Immer wieder provozierten Künstler in den vergangenen Jahrzehnten mit christlichen Motiven Kirche und Staat und stritten so für Modernisierung und Freiheit. Der Berliner Maler Grosz zog wegen seiner Anti-Kriegswerke durch fünf Gerichtsinstanzen, um einen Freispruch zu erlangen, und musste dann vor den Nazis fliehen. Der berühmte Kurt Tucholsky wurde 1928 wegen seines angeblich gotteslästerlichen Gedichts "Gesang der Chorknaben" vor den Kadi gezerrt. Für seine Parodie auf die christliche Passionsgeschichte, "Die schlimme Botschaft", wurden der Autor Carl Einstein und sein Verleger Ernst Rowohlt verurteilt - obwohl unter anderem Thomas Mann ein Gutachten für Einstein schrieb.

Gekreuzigter Frosch
Noch 1982 sorgte der Künstler Herbert Achternbusch mit seinem Film "Das Gespenst" für Aufruhr, in dem eine Christusfigur in einem Kloster lebendig wird und mit der Oberin durch Bayern wandelt. Das Münchner Volkstheater zog 2004 ein kritisiertes Plakat zurück, das einen gekreuzigten Frosch mit gefülltem Bierkrug in der Hand zeigte. Nach Protesten von Kirchenvertretern wurde in Niederbayern 2007 eine Parodie von Leonardo da Vincis Gemälde "Das Abendmahl" aus einer Ausstellung verbannt.
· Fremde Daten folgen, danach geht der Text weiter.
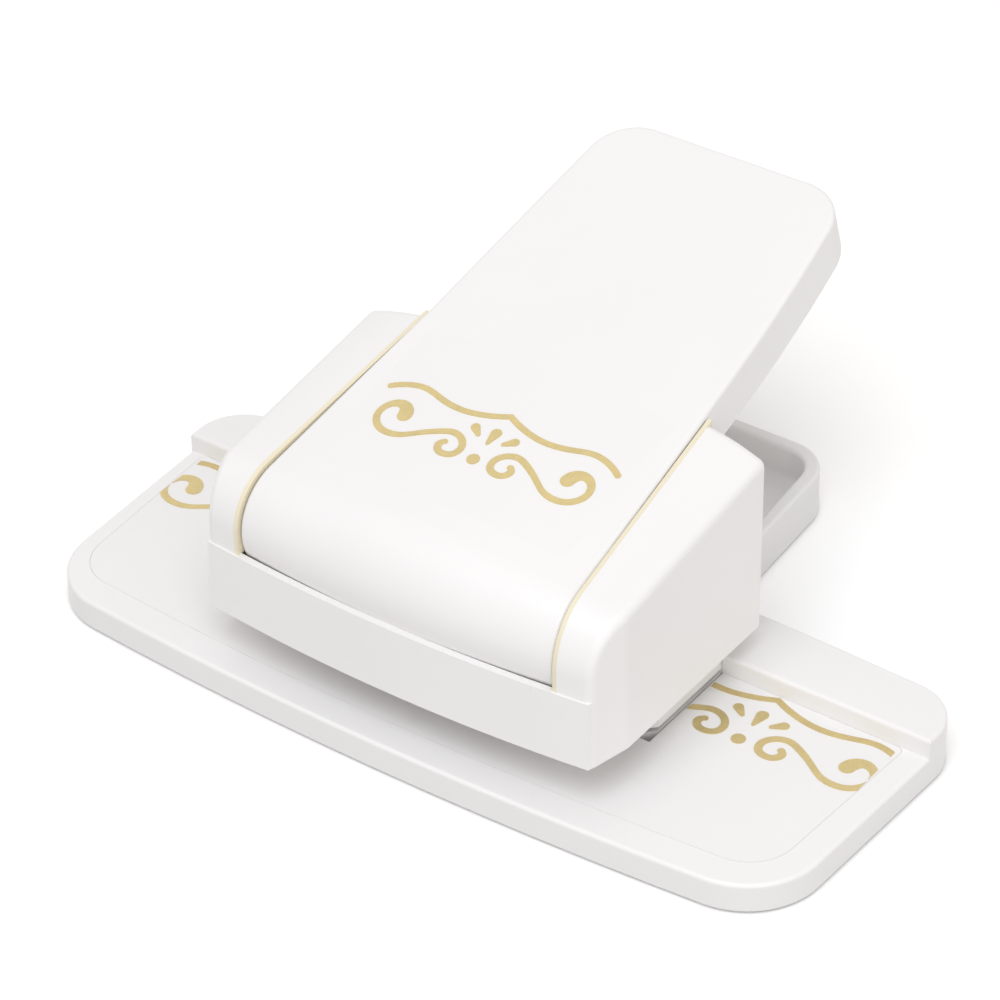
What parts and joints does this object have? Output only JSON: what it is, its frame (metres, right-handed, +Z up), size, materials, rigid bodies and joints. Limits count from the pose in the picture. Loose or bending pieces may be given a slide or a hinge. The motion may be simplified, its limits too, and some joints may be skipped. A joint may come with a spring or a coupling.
{
  "type": "border punch",
  "caption": "Desk border punch with a wide base, paper throat, tail tray and hinged lever that drives shaped punches.",
  "frame": {"origin": "on the table, under the middle of the overall outline", "axes": "+X along the fence, +Y from the bowed front edge to the tail, +Z up"},
  "size_m": [0.1592, 0.1108, 0.0669],
  "materials": {
    "white_shell": "soft gloss",
    "cover": "fine texture",
    "rubber": "matt",
    "sheet": "satin film",
    "gold_print": "satin gold ink",
    "cream": "matt",
    "zinc": "bright zinc casting",
    "bush": "natural",
    "bush_metal": "turned",
    "press": "matt",
    "steel": "ground"
  },
  "bodies": {
    "base": {"base_shell": "white_shell", "bottom_cover": "cover", "cover_screw_left_front": "steel", "cover_screw_left_back": "steel", "cover_screw_right_front": "steel", "cover_screw_right_back": "steel", "foot_left_front": "rubber", "foot_left_back": "rubber", "foot_right_front": "rubber", "foot_right_back": "rubber", "foot_tail": "rubber", "deck_sheet": "sheet", "deck_print_left": "gold_print", "deck_print_right": "gold_print", "die_plate": "steel", "paper_stop": "steel", "guide_block": "zinc", "neck_screw_left_inner": "steel", "neck_screw_left_outer": "steel", "neck_screw_right_inner": "steel", "neck_screw_right_outer": "steel", "head_screw_left_front": "steel", "head_screw_left_back": "steel", "head_screw_right_front": "steel", "head_screw_right_back": "steel", "head_shell": "white_shell", "side_liner_left": "cream", "side_liner_right": "cream", "pivot_pin": "steel", "stop_pad_left": "rubber", "stop_pad_right": "rubber", "post_left": "steel", "post_right": "steel", "post_clip_left": "steel", "post_clip_right": "steel", "return_spring_left": "steel", "return_spring_right": "steel"},
    "lever": {"lever_shell": "white_shell", "lever_bush_left": "bush", "lever_bush_right": "bush", "stiffener": "steel", "stiffener_screw_left": "steel", "stiffener_screw_right": "steel", "press_bar": "press", "lever_label": "sheet", "lever_print": "gold_print"},
    "punch": {"punch_holder": "zinc", "backing_plate": "steel", "holder_screw_left": "steel", "holder_screw_right": "steel", "post_bush_left": "bush_metal", "post_bush_right": "bush_metal", "punch_line": "steel", "punch_scroll_left": "steel", "punch_scroll_right": "steel", "punch_drop_middle": "steel", "punch_drop_left": "steel", "punch_drop_right": "steel", "punch_dot": "steel"}
  },
  "joints": [
    {"name": "lever_hinge", "type": "hinge", "parent": "base", "child": "lever", "pos_m": [0, -0.0382, 0.032], "axis": [-1, 0, 0], "range_deg": [0, 11.4]},
    {"name": "punch_slide", "type": "slide", "parent": "base", "child": "punch", "axis": [0, 0, -1], "range_m": [0, 0.005], "stiffness_N_per_m": 400, "springref_m": -0.002, "deforming": ["return_spring_left", "return_spring_right"]}
  ],
  "couplings": [
    {"joint": "punch_slide", "follows": "lever_hinge", "m_per_rad": 0.025}
  ]
}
In der Version "Dinner for 13" des Wiener Malers Nino Holm waren Jesus und die Jünger durch Schweine ersetzt worden.

Humor und Gelassenheit könnten für streng-christliche Kunstbetrachter hilfreich sein. Und die Erinnerung an das, was Friedrich Schiller schon 1795 erkannte: "Die Kunst ist eine Tochter der Freiheit."